**** MATERIAL
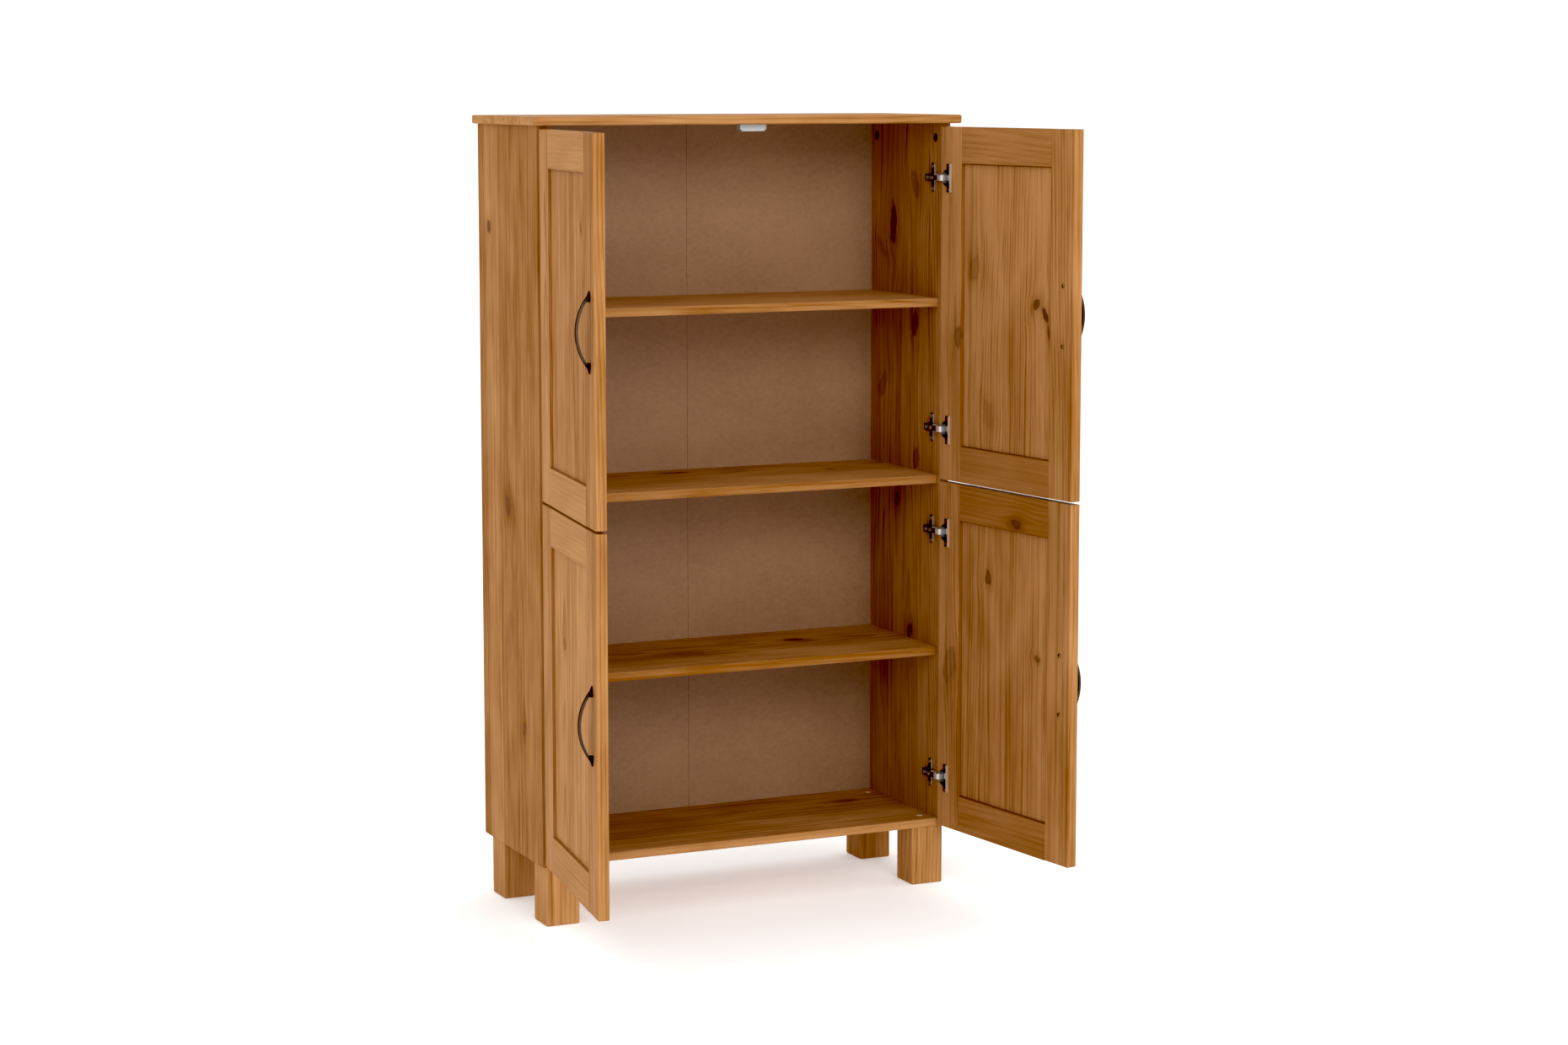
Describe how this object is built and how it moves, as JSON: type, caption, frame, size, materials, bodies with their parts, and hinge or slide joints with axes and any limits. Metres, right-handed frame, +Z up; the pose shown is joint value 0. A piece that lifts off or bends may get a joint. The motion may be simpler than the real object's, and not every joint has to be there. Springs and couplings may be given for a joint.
{
  "type": "bathroom cabinet",
  "caption": "Upright pine bathroom cabinet on square legs, with shelves and framed doors that swing on concealed hinges.",
  "frame": {"origin": "on the floor, under the middle of the whole with its doors open as at rest", "axes": "+X to the right seen from the front, +Y from the front to the back, +Z up"},
  "size_m": [0.8614, 0.6444, 1.3],
  "materials": {
    "pine": "honey stained and clear lacquered",
    "hardboard": "smooth brown hardboard",
    "beech": "raw",
    "bronze": "dark antique bronze",
    "zinc": "dull zinc",
    "dark_screw": "browned steel",
    "brown_fitting": "matt",
    "white_plastic": "satin"
  },
  "bodies": {
    "carcass": {"side_left": "pine", "side_right": "pine", "top_board": "pine", "bottom_board": "pine", "shelf_lower": "pine", "shelf_middle": "pine", "shelf_upper": "pine", "back_panel_left": "hardboard", "back_panel_right": "hardboard", "leg_front_left": "pine", "leg_front_right": "pine", "leg_back_left": "pine", "leg_back_right": "pine", "leg_screws": "zinc", "dowels": "beech", "cam_locks": "brown_fitting", "cam_bolts": "zinc", "back_nails": "zinc", "door_catch": "white_plastic", "wood_screws": "zinc", "hinge_plates": "zinc", "hinge_arms": "zinc", "arm_screws": "zinc"},
    "lower_left_door": {"lower_left_hinge_stile": "pine", "lower_left_handle_stile": "pine", "lower_left_top_rail": "pine", "lower_left_bottom_rail": "pine", "lower_left_panel": "pine", "lower_left_handle": "bronze", "lower_left_screws": "dark_screw", "lower_left_hinge_cups": "zinc", "lower_left_hinge_pins": "zinc"},
    "lower_right_door": {"lower_right_hinge_stile": "pine", "lower_right_handle_stile": "pine", "lower_right_top_rail": "pine", "lower_right_bottom_rail": "pine", "lower_right_panel": "pine", "lower_right_handle": "bronze", "lower_right_screws": "dark_screw", "lower_right_hinge_cups": "zinc", "lower_right_hinge_pins": "zinc"},
    "upper_left_door": {"upper_left_hinge_stile": "pine", "upper_left_handle_stile": "pine", "upper_left_top_rail": "pine", "upper_left_bottom_rail": "pine", "upper_left_panel": "pine", "upper_left_handle": "bronze", "upper_left_screws": "dark_screw", "upper_left_hinge_cups": "zinc", "upper_left_hinge_pins": "zinc"},
    "upper_right_door": {"upper_right_hinge_stile": "pine", "upper_right_handle_stile": "pine", "upper_right_top_rail": "pine", "upper_right_bottom_rail": "pine", "upper_right_panel": "pine", "upper_right_handle": "bronze", "upper_right_screws": "dark_screw", "upper_right_hinge_cups": "zinc", "upper_right_hinge_pins": "zinc"}
  },
  "joints": [
    {"name": "lower_left_door_swing", "type": "hinge", "parent": "carcass", "child": "lower_left_door", "pos_m": [-0.356, 0.03116, 0.396], "axis": [0, 0, -1], "range_deg": [-98, 0]},
    {"name": "lower_right_door_swing", "type": "hinge", "parent": "carcass", "child": "lower_right_door", "pos_m": [0.356, 0.03116, 0.396], "axis": [0, 0, 1], "range_deg": [-97.5, 0]},
    {"name": "upper_left_door_swing", "type": "hinge", "parent": "carcass", "child": "upper_left_door", "pos_m": [-0.356, 0.03116, 0.985], "axis": [0, 0, -1], "range_deg": [-98, 0]},
    {"name": "upper_right_door_swing", "type": "hinge", "parent": "carcass", "child": "upper_right_door", "pos_m": [0.356, 0.03116, 0.985], "axis": [0, 0, 1], "range_deg": [-97.5, 0]}
  ]
}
********
▸ CHALLENGE
Exactly reproduce every line of the data above.

▸ RESPONSE
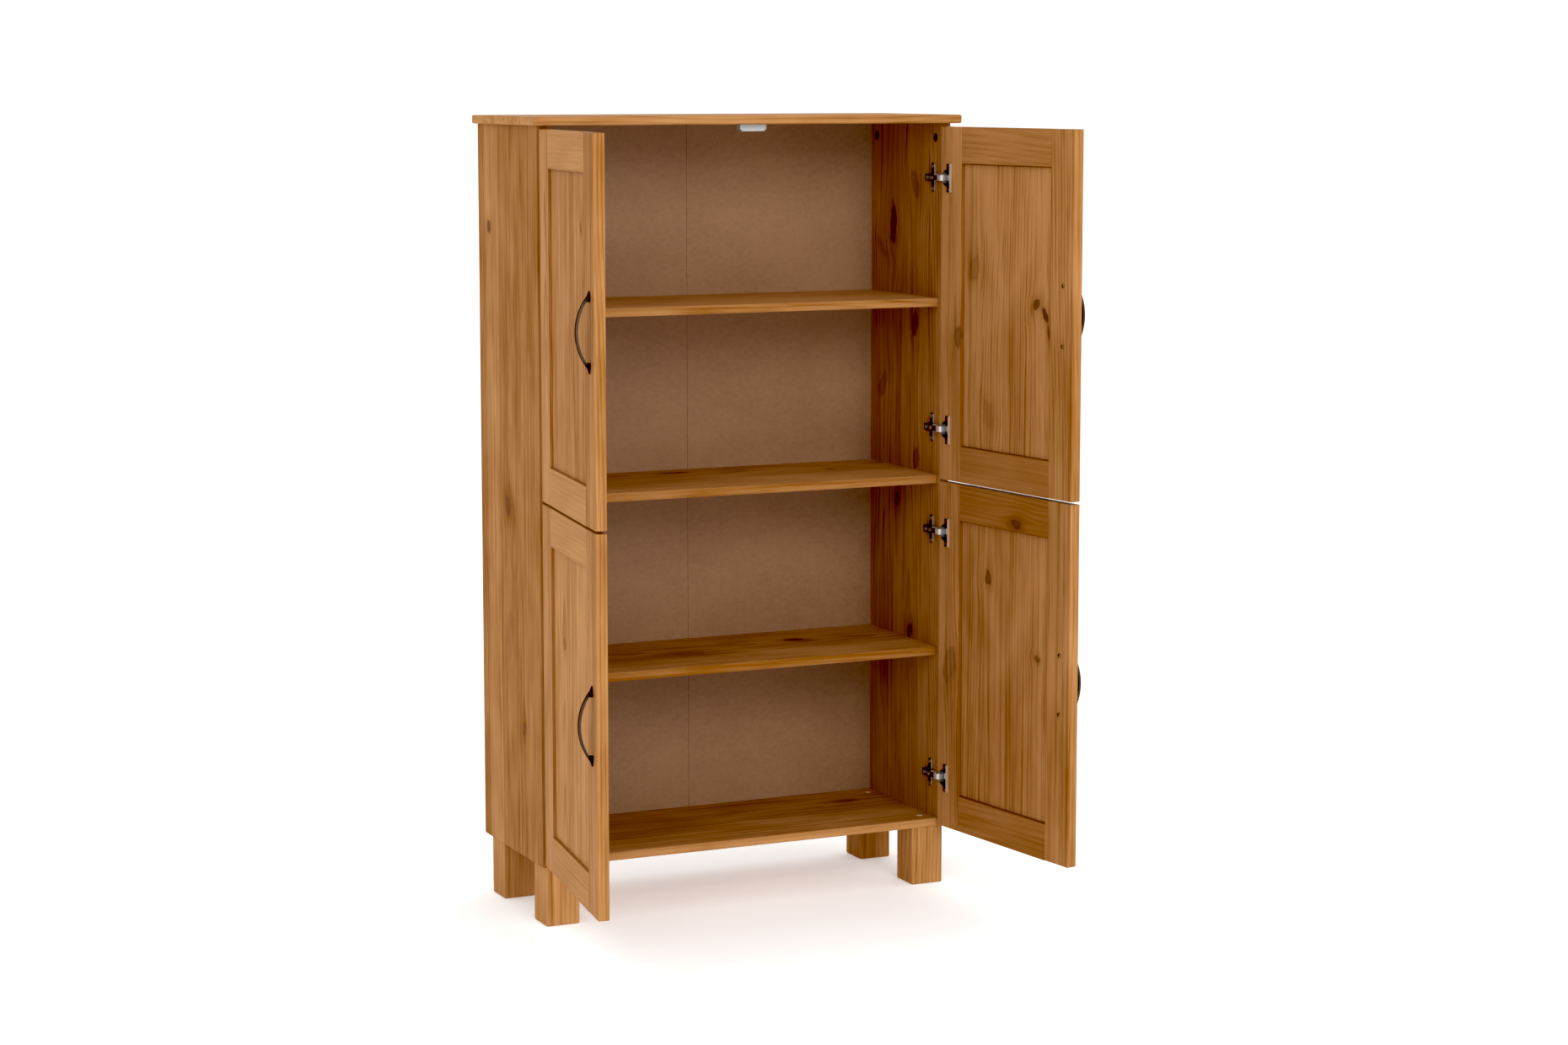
Describe how this object is built and how it moves, as JSON: type, caption, frame, size, materials, bodies with their parts, and hinge or slide joints with axes and any limits. Metres, right-handed frame, +Z up; the pose shown is joint value 0. A piece that lifts off or bends may get a joint. The motion may be simpler than the real object's, and not every joint has to be there. Springs and couplings may be given for a joint.
{
  "type": "bathroom cabinet",
  "caption": "Upright pine bathroom cabinet on square legs, with shelves and framed doors that swing on concealed hinges.",
  "frame": {"origin": "on the floor, under the middle of the whole with its doors open as at rest", "axes": "+X to the right seen from the front, +Y from the front to the back, +Z up"},
  "size_m": [0.8614, 0.6444, 1.3],
  "materials": {
    "pine": "honey stained and clear lacquered",
    "hardboard": "smooth brown hardboard",
    "beech": "raw",
    "bronze": "dark antique bronze",
    "zinc": "dull zinc",
    "dark_screw": "browned steel",
    "brown_fitting": "matt",
    "white_plastic": "satin"
  },
  "bodies": {
    "carcass": {"side_left": "pine", "side_right": "pine", "top_board": "pine", "bottom_board": "pine", "shelf_lower": "pine", "shelf_middle": "pine", "shelf_upper": "pine", "back_panel_left": "hardboard", "back_panel_right": "hardboard", "leg_front_left": "pine", "leg_front_right": "pine", "leg_back_left": "pine", "leg_back_right": "pine", "leg_screws": "zinc", "dowels": "beech", "cam_locks": "brown_fitting", "cam_bolts": "zinc", "back_nails": "zinc", "door_catch": "white_plastic", "wood_screws": "zinc", "hinge_plates": "zinc", "hinge_arms": "zinc", "arm_screws": "zinc"},
    "lower_left_door": {"lower_left_hinge_stile": "pine", "lower_left_handle_stile": "pine", "lower_left_top_rail": "pine", "lower_left_bottom_rail": "pine", "lower_left_panel": "pine", "lower_left_handle": "bronze", "lower_left_screws": "dark_screw", "lower_left_hinge_cups": "zinc", "lower_left_hinge_pins": "zinc"},
    "lower_right_door": {"lower_right_hinge_stile": "pine", "lower_right_handle_stile": "pine", "lower_right_top_rail": "pine", "lower_right_bottom_rail": "pine", "lower_right_panel": "pine", "lower_right_handle": "bronze", "lower_right_screws": "dark_screw", "lower_right_hinge_cups": "zinc", "lower_right_hinge_pins": "zinc"},
    "upper_left_door": {"upper_left_hinge_stile": "pine", "upper_left_handle_stile": "pine", "upper_left_top_rail": "pine", "upper_left_bottom_rail": "pine", "upper_left_panel": "pine", "upper_left_handle": "bronze", "upper_left_screws": "dark_screw", "upper_left_hinge_cups": "zinc", "upper_left_hinge_pins": "zinc"},
    "upper_right_door": {"upper_right_hinge_stile": "pine", "upper_right_handle_stile": "pine", "upper_right_top_rail": "pine", "upper_right_bottom_rail": "pine", "upper_right_panel": "pine", "upper_right_handle": "bronze", "upper_right_screws": "dark_screw", "upper_right_hinge_cups": "zinc", "upper_right_hinge_pins": "zinc"}
  },
  "joints": [
    {"name": "lower_left_door_swing", "type": "hinge", "parent": "carcass", "child": "lower_left_door", "pos_m": [-0.356, 0.03116, 0.396], "axis": [0, 0, -1], "range_deg": [-98, 0]},
    {"name": "lower_right_door_swing", "type": "hinge", "parent": "carcass", "child": "lower_right_door", "pos_m": [0.356, 0.03116, 0.396], "axis": [0, 0, 1], "range_deg": [-97.5, 0]},
    {"name": "upper_left_door_swing", "type": "hinge", "parent": "carcass", "child": "upper_left_door", "pos_m": [-0.356, 0.03116, 0.985], "axis": [0, 0, -1], "range_deg": [-98, 0]},
    {"name": "upper_right_door_swing", "type": "hinge", "parent": "carcass", "child": "upper_right_door", "pos_m": [0.356, 0.03116, 0.985], "axis": [0, 0, 1], "range_deg": [-97.5, 0]}
  ]
}